* Directions *
Identify the lines that contain the string "this", then copy each of them.

==============================

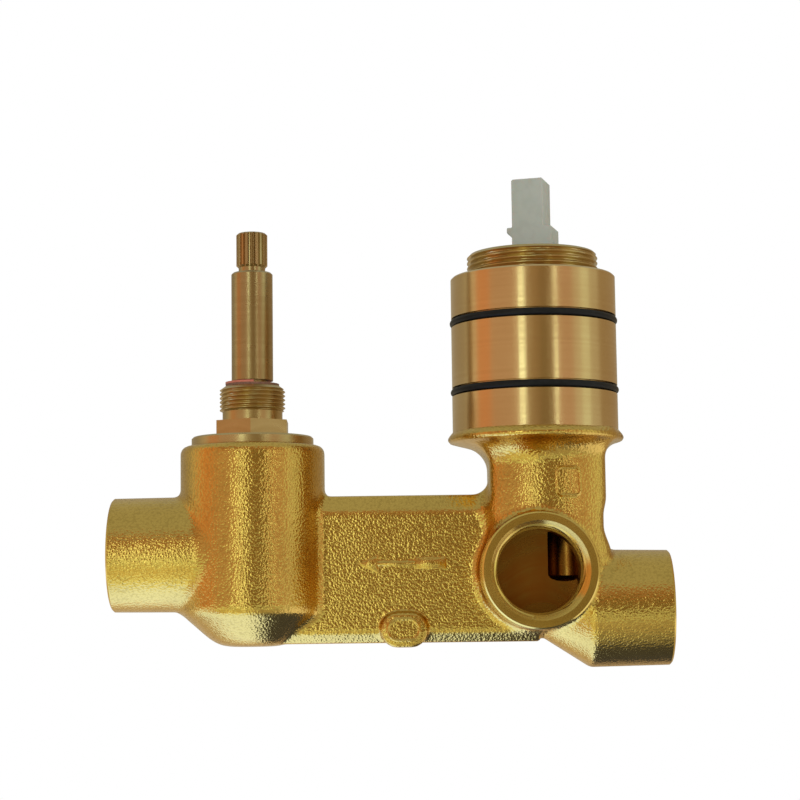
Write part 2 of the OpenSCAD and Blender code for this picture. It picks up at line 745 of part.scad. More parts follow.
// The spindle: foot with its driving tabs, stop collar, shaft, clip groove and splined head
module diverter_spindle() {
    collar_r = skirt_bore_r - 0.3;
    foot_r = collar_r - stop_in - slack;
    shoulder = 0.5;
    foot_bottom = foot_z + foot_gap;
    stop_from = stop_a - diverter_swing - stop_half - stop_margin;
    stop_to = stop_a + stop_half + stop_margin;
    ring_floor_r = spindle_r + run - 2 * (fit + spindle_ring_r);
    ring_slot = 2 * (spindle_ring_r + slack);
    color("sienna") at_diverter() difference() {
        union() {
            translate([0, 0, foot_bottom]) cylinder(r = spindle_r, h = spindle_top - foot_bottom - shoulder);
            translate([0, 0, spindle_top - shoulder])
                cylinder(r1 = spindle_r, r2 = spindle_r - shoulder, h = shoulder);
            translate([0, 0, foot_bottom]) cylinder(r = foot_r, h = foot_top - foot_bottom);
            translate([0, 0, foot_top - stop_h]) cylinder(r = collar_r, h = stop_h);
            translate([0, 0, spindle_top - cut]) cylinder(r = spline_neck_r, h = spline_neck_h + 2 * cut);
            translate([0, 0, spline_z]) spline_head();
            rotate([0, 0, first_outlet_a - 90]) for (side = [-1, 1])
                translate([side * tab_x - tab_w / 2, -tab_t / 2, foot_z - tab_in])
                    cube([tab_w, tab_t, foot_gap + tab_in + cut]);
        }
        translate([0, 0, groove_z]) ring(spindle_r + cut, clip_groove_r, groove_h);
        for (z = spindle_rings_z) translate([0, 0, z - ring_slot / 2])
            ring(spindle_r + cut, ring_floor_r, ring_slot);
        translate([0, 0, foot_top - stop_h - cut])
            sector(collar_r + cut, collar_r - stop_in, stop_h + 2 * cut, stop_from, stop_to);
    }
}

module spindle_washer() {
    color("indianred") at_diverter() translate([0, 0, head_top])
        ring(clip_r - 0.05, spindle_r + run, washer_t);
}

// The clip is open towards the front right, where the spindle's groove shows
module spindle_clip() {
    open_from = -82;
    open_to = 48;
    color("firebrick") at_diverter() translate([0, 0, head_top + washer_t])
        sector(clip_r, clip_groove_r + fit, clip_t, open_to, open_from + 360);
}

module spindle_o_ring(z) {
    color("black") at_diverter() translate([0, 0, z])
        o_ring(spindle_r + run - fit - spindle_ring_r, spindle_ring_r);
}

// The disc that turns, with a window over one outlet hole and two slots for the tabs
module diverter_moving_disc() {
    play = 0.3;
    slot_h = tab_in + slack;
    color("ivory") at_diverter() translate([0, 0, diverter_moving_z]) difference() {
        cylinder(r = diverter_disc_r, h = diverter_disc_t);
        rotate([0, 0, first_outlet_a]) translate([diverter_hole_out, 0, -cut])
            cylinder(r = diverter_hole_r, h = diverter_disc_t + 2 * cut);
        rotate([0, 0, first_outlet_a - 90]) for (side = [-1, 1])
            translate([side * tab_x - (tab_w + play) / 2, -(tab_t + play) / 2, diverter_disc_t - slot_h])
                cube([tab_w + play, tab_t + play, slot_h + cut]);
    }
}

module outlet_pair(r, h) {
    for (turn = [0, diverter_swing]) rotate([0, 0, first_outlet_a + turn])
        translate([diverter_hole_out, 0, -cut]) cylinder(r = r, h = h + 2 * cut);
}

module diverter_fixed_disc() {
    color("ivory") at_diverter() translate([0, 0, diverter_fixed_z]) difference() {
        cylinder(r = skirt_bore_r - fit, h = diverter_disc_t);
        outlet_pair(diverter_hole_r, diverter_disc_t);
    }
}

module diverter_seat_seal() {
    color("black") at_diverter() translate([0, 0, seat_z]) difference() {
        cylinder(r = skirt_r - 0.4, h = seat_seal_t);
        outlet_pair(diverter_hole_r + 0.4, seat_seal_t);
    }
}

valve_body();
cylinder_o_ring(ring_z);  // cylinder_o_ring_lower
cylinder_o_ring(ring_z + ring_gap);  // cylinder_o_ring_upper
cartridge_nut();
cartridge_housing();
cartridge_base();
cartridge_base_seal();
cartridge_fixed_disc();
cartridge_moving_disc();
disc_carrier();
lever_swivel();
lever_pin();
lever_stem();
headwork_body();
headwork_o_ring();
diverter_spindle();
spindle_washer();
spindle_clip();
spindle_o_ring(spindle_rings_z[0]);  // spindle_o_ring_lower
spindle_o_ring(spindle_rings_z[1]);  // spindle_o_ring_upper
diverter_moving_disc();
diverter_fixed_disc();
diverter_seat_seal();
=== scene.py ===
import math

import bmesh
import bpy
from mathutils import Matrix, Vector


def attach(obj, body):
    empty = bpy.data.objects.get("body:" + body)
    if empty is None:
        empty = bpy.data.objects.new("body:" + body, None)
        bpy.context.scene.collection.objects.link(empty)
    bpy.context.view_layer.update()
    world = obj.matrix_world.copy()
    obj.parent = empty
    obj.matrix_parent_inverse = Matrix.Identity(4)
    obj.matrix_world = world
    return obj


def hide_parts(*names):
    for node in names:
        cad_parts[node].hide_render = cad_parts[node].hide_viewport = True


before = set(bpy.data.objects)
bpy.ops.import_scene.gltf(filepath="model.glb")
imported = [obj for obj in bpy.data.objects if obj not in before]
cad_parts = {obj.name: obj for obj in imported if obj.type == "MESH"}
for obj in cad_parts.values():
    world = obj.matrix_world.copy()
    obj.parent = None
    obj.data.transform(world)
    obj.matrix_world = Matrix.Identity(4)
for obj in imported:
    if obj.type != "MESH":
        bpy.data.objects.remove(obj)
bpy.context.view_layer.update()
mm = 0.001

# Shared places of the valve, in millimetres
place = {
    "cartridgeX": 1.0, "diverterX": -80.2, "leftEnd": -120.0, "rightEnd": 38.0, "inletEnd": 31.5,
    "leftZ": 6.3, "rightZ": -10.3, "webTop": 22.2, "webBottom": -19.4,
}
cartridgeX, diverterX = place["cartridgeX"], place["diverterX"]


# One value in a node tree, so that a rule can be written as a sum
class Term:
    def __init__(self, tree, source):
        self.tree = tree
        self.source = source

    def calc(self, operation, *others):
        node = self.tree.nodes.new("ShaderNodeMath")
        node.operation = operation
        for socket, item in zip(node.inputs, (self,) + others):
            if isinstance(item, Term):
                self.tree.links.new(item.source, socket)
            else:
                socket.default_value = item
        return Term(self.tree, node.outputs[0])

    def __add__(self, other):
        return self.calc("ADD", other)

    def __sub__(self, other):
        return self.calc("SUBTRACT", other)

    def __rsub__(self, other):
        return self.calc("MULTIPLY_ADD", -1.0, other)

    def __mul__(self, other):
        return self.calc("MULTIPLY", other)

    def __truediv__(self, other):
        return self.calc("DIVIDE", other)

    def __neg__(self):
        return self.calc("MULTIPLY", -1.0)

    def __abs__(self):
        return self.calc("ABSOLUTE")

    def least(self, other):
        return self.calc("MINIMUM", other)

    def most(self, other):
        return self.calc("MAXIMUM", other)

    def ramp(self, low, high):
        node = self.tree.nodes.new("ShaderNodeMapRange")
        node.interpolation_type = "SMOOTHSTEP"
        self.tree.links.new(self.source, node.inputs["Value"])
        node.inputs["From Min"].default_value = low
        node.inputs["From Max"].default_value = high
        return Term(self.tree, node.outputs[0])


def reach(a, b):
    return (a * a + b * b).calc("SQRT")


# What either of two shapes fills, with a round fillet between them
def fillet(a, b, radius):
    return a.least(b).most(radius) - reach((radius - a).most(0.0), (radius - b).most(0.0))


# What both of two shapes fill, with a round edge
def rounded(a, b, radius):
    return a.most(b).least(-radius) + reach((a + radius).most(0.0), (b + radius).most(0.0))


def newTree(name, kind, inputs, outputs):
    tree = bpy.data.node_groups.new(name, kind)
    for label, socketType, value in inputs:
        socket = tree.interface.new_socket(label, in_out="INPUT", socket_type=socketType)
        if value is not None:
            socket.default_value = value
    for label, socketType in outputs:
        tree.interface.new_socket(label, in_out="OUTPUT", socket_type=socketType)
    enter = tree.nodes.new("NodeGroupInput")
    leave = tree.nodes.new("NodeGroupOutput")
    return tree, enter, leave


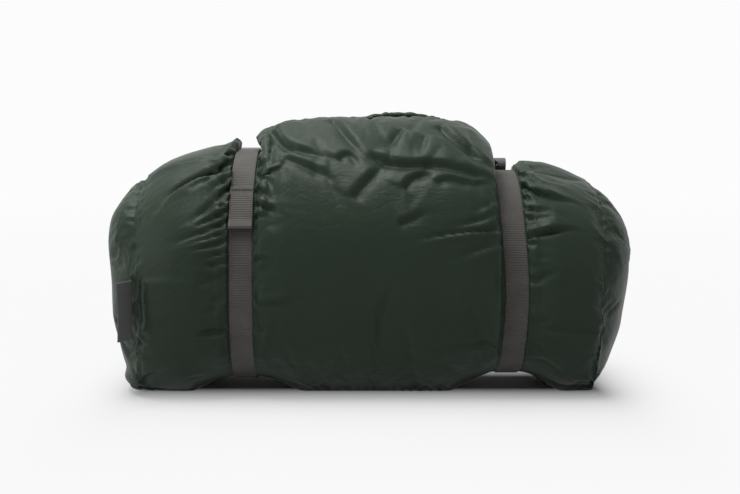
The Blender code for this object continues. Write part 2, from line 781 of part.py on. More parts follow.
def make_shell(side, seat):
    """The fixed half of the buckle, with side windows and a bar for the sewn webbing."""
    half = BUCKLE_WIDTH / 2
    top = GAP + SHELL_HEIGHT
    floor, ceiling = GAP + SHELL_WALL, top - SHELL_WALL
    low, high = (-half, SHELL_FRONT, GAP), (half, SHELL_BACK, top)
    shell = block(f"{side}_buckle_shell", low, high, PLASTIC, seat, 1.5 * MM)
    far = SHELL_BACK + LOOP_SLOT + LOOP_BAR
    slot = WEB_WIDTH / 2 + WEB_SPARE
    inside = half - SHELL_WALL
    past = 2 * MM
    near_window, far_window = SHELL_FRONT + WINDOW_INSET, SHELL_FRONT + TONGUE - WINDOW_INSET
    loop = block(
        f"{side}_shell_loop",
        (-half, SHELL_BACK - past, LOOP_LOW),
        (half, far, LOOP_LOW + LOOP_BAR),
        parent=seat,
        bevel=0.8 * MM,
        helper=True,
    )
    cuts = (
        ("slot", (-slot, SHELL_BACK, LOOP_LOW - past), (slot, SHELL_BACK + LOOP_SLOT, top)),
        ("cavity", (-inside, SHELL_FRONT - past, floor), (inside, SHELL_FRONT + TONGUE + past, ceiling)),
        ("windows", (-half - past, near_window, floor), (half + past, far_window, ceiling)),
    )
    combine(shell, "UNION", loop)
    for name, low, high in cuts:
        combine(shell, "DIFFERENCE", block(f"{side}_shell_{name}", low, high, parent=seat, helper=True))


def make_latch(side, seat):
    """The latching half: prongs that enter the shell, and the ladder that grips the webbing."""
    half = BUCKLE_WIDTH / 2
    base, bar, lip = ladder()
    low = LATCH_LOW
    floor = GAP + SHELL_WALL + SLIDE_GAP
    ceiling = GAP + SHELL_HEIGHT - SHELL_WALL - SLIDE_GAP
    rail_in = WEB_WIDTH / 2 + WEB_SPARE
    corner, far_corner = (-half, base[0], low), (half, base[1], ceiling + 1 * MM)
    latch = block(f"{side}_buckle_latch", corner, far_corner, PLASTIC, seat, 0.7 * MM)
    sunk = base[0] + LADDER_BASE / 2
    wide = rail_in + 1 * MM
    lip_half = half - 0.4 * MM
    tongue_end, prong_end = SHELL_FRONT + TONGUE, SHELL_FRONT + SIDE_PRONG
    boxes = [
        ("tongue", (-PRONG / 2, sunk, floor), (PRONG / 2, tongue_end, ceiling), 0),
        ("bar", (-wide, bar[0], low), (wide, bar[1], low + LADDER_BAR), 0.8 * MM),
        ("lip", (-lip_half, lip[0], low + LIP_RISE), (lip_half, lip[1], low + LIP_RISE + LIP), 1 * MM),
    ]
    outer = half - SHELL_WALL - SLIDE_GAP
    rail = [
        (sunk, low + 0.2 * MM),
        (sunk, low + RAIL_HEIGHT),
        (bar[0], low + RAIL_HEIGHT),
        (lip[1] - LIP / 2, low + LIP_RISE + LIP - 0.7 * MM),
        (lip[1] - LIP / 2, low + LIP_RISE + 0.7 * MM),
        (bar[0], low + 0.2 * MM),
    ]
    extras = []
    for hand, mark in ((-1, "a"), (1, "b")):
        near, far = sorted((hand * outer, hand * (outer - PRONG)))
        boxes.append((f"prong_{mark}", (near, sunk, floor), (far, prong_end, ceiling), 0.5 * MM))
        rings = [[(x, v, w) for v, w in rail] for x in (hand * (half - 0.2 * MM), hand * rail_in)]
        extras.append(loft(f"{side}_rail_{mark}", rings, parent=seat, helper=True))
    for name, low_corner, high_corner, bevel in boxes:
        piece = block(f"{side}_{name}", low_corner, high_corner, None, seat, bevel, helper=True)
        extras.append(piece)
    combine(latch, "UNION", *extras)


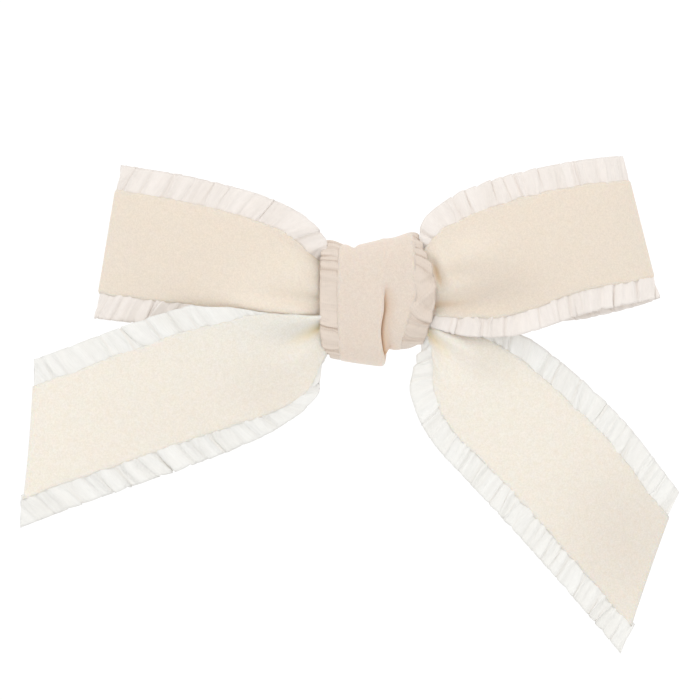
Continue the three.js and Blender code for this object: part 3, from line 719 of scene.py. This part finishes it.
# Per frill: random seed, mean pitch, spread of the pitch, slant of the pleats.
FRILLS = {
    ("left_loop", "upper"): (11, 2.0, 0.50, 0.50),
    ("left_loop", "lower"): (12, 1.8, 0.45, -0.50),
    ("right_loop", "upper"): (13, 2.0, 0.50, 0.10),
    ("right_loop", "lower"): (14, 1.8, 0.50, 0.20),
    ("left_tail", "upper"): (15, 2.6, 0.55, -0.40),
    ("left_tail", "lower"): (16, 2.6, 0.50, 0.60),
    ("right_tail", "upper"): (17, 2.0, 0.45, 0.35),
    ("right_tail", "lower"): (18, 2.0, 0.35, -0.30),
}
for key, plan in RIBBONS.items():
    ribbon = Ribbon(key, plan)
    cloth = loop_velvet if ribbon.is_loop else tail_velvet
    velvet = ribbon.add_velvet(cloth, LOOP_ROWS if ribbon.is_loop else TAIL_ROWS)
    for side in ("upper", "lower"):
        seed, pitch, spread, slant = FRILLS[key, side]
        pleats = Pleats(seed, ribbon.distances[-1], pitch, spread, RUFFLE_RARITY)
        sheer = loop_sheer if ribbon.is_loop else tail_sheer
        ribbon.add_frill(side, sheer, pleats, slant)


# ---- knot ----
def smoothed(pairs, place, blur):
    """Straight steps between (place, value) pairs, rounded off over about the blur either side."""
    places, values = np.array(pairs, float).T
    near = [np.interp(place + k * blur, places, values) for k in (-1, -0.5, 0, 0.5, 1)]
    return sum(near) / len(near)


def between_degrees(limits, angle):
    return smoothstep(math.radians(limits[0]), math.radians(limits[1]), angle)


def around_knot(edge, angle):
    """Where one edge of the wrap is, at an angle round it from the middle of the front."""
    degrees = (np.degrees(angle) + 180) % 360 - 180
    turned = [(a - 360, x) for a, x in edge[:-1]] + edge + [(a + 360, x) for a, x in edge[1:]]
    return smoothed(turned, degrees, 8)


def knot_point(x, angle, out):
    """A point of the wrap's middle surface, out by so much from it."""
    top = smoothed(KNOT_TOP, x, 0.35)
    bottom = smoothed(KNOT_BOTTOM, x, 0.2)
    deep, high = rounded_square(angle, 2 / KNOT_SQUARENESS)
    y = KNOT_CENTRE_Y - (KNOT_HALF_DEPTH + out) * deep
    z = (top + bottom) / 2 + ((top - bottom) / 2 + out) * high
    return np.stack([x, y, z], 2) + GRIP


KNOT_ROWS = 260
TUCK_LEFT, TUCK_RIGHT = -6.9, 6.0
TUCK_DEPTH = 1.2
TUCK_DRIFT = 1.9
# Degrees round the knot, up from the middle of the front, over which each change comes about.
TUCK_OPENS, TUCK_CLOSES, TUCK_TURNS = (13, -8), (-150, -110), (-12, -75)
# The tuck's section, from the left edge of the velvet to the right one: x, x where the wrap is flat,
# and the height above the wrap.
TUCK = rail(np.array([
    (TUCK_LEFT, TUCK_LEFT, 0.0), (-4.6, -4.6, 0.30), (-2.4, -2.4, 0.50), (-0.6, -0.8, 0.60),
    (0.20, -0.1, 0.48), (0.50, 0.3, 0.10), (0.42, 0.55, -0.45), (0.30, 0.75, -0.90),
    (0.50, 0.95, -1.20), (0.95, 1.2, -0.85), (1.7, 1.8, -0.40), (3.5, 3.4, -0.10),
    (TUCK_RIGHT, TUCK_RIGHT, 0.0)]) - GRIP)


def knot_velvet_points(columns=110):
    """The wrap's velvet as a grid of points, with their angles, x and how much painted shade the tuck's
    hollow gives them.
    """
    angle, v = grid(np.linspace(0, 2 * math.pi, KNOT_ROWS, endpoint=False), np.linspace(0, 1, columns))
    left = around_knot(SEAM_LEFT, angle)
    right = around_knot(SEAM_RIGHT, angle)
    tuck = TUCK(v)
    # The tuck opens just above the middle of the front and closes again under the bottom.
    turn = np.where(angle > math.pi, angle - 2 * math.pi, angle)
    amount = between_degrees(TUCK_OPENS, turn) * between_degrees(TUCK_CLOSES, turn)
    across = tuck[..., 1] + (tuck[..., 0] - tuck[..., 1]) * amount
    # Towards the bottom the tuck runs a little to the right.
    inside = np.sin(math.pi * np.clip((across - TUCK_LEFT) / (TUCK_RIGHT - TUCK_LEFT), 0, 1))
    across = across + TUCK_DRIFT * inside * between_degrees(TUCK_TURNS, turn)
    across = (across - TUCK_LEFT) / (TUCK_RIGHT - TUCK_LEFT)
    x = left + (right - left) * across
    height = tuck[..., 2] * amount + KNOT_CROWN * np.sin(v * math.pi)
    # Painted shade: the deeper into the tuck, the more of the dark colour.
    fold_shade = np.clip(-tuck[..., 2] / TUCK_DEPTH, 0, 1) * amount
    return knot_point(x, angle, height), angle, x, fold_shade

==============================

* Finished task *
Write part 2 of the OpenSCAD and Blender code for this picture. It picks up at line 745 of part.scad. More parts follow.
The Blender code for this object continues. Write part 2, from line 781 of part.py on. More parts follow.
Continue the three.js and Blender code for this object: part 3, from line 719 of scene.py. This part finishes it.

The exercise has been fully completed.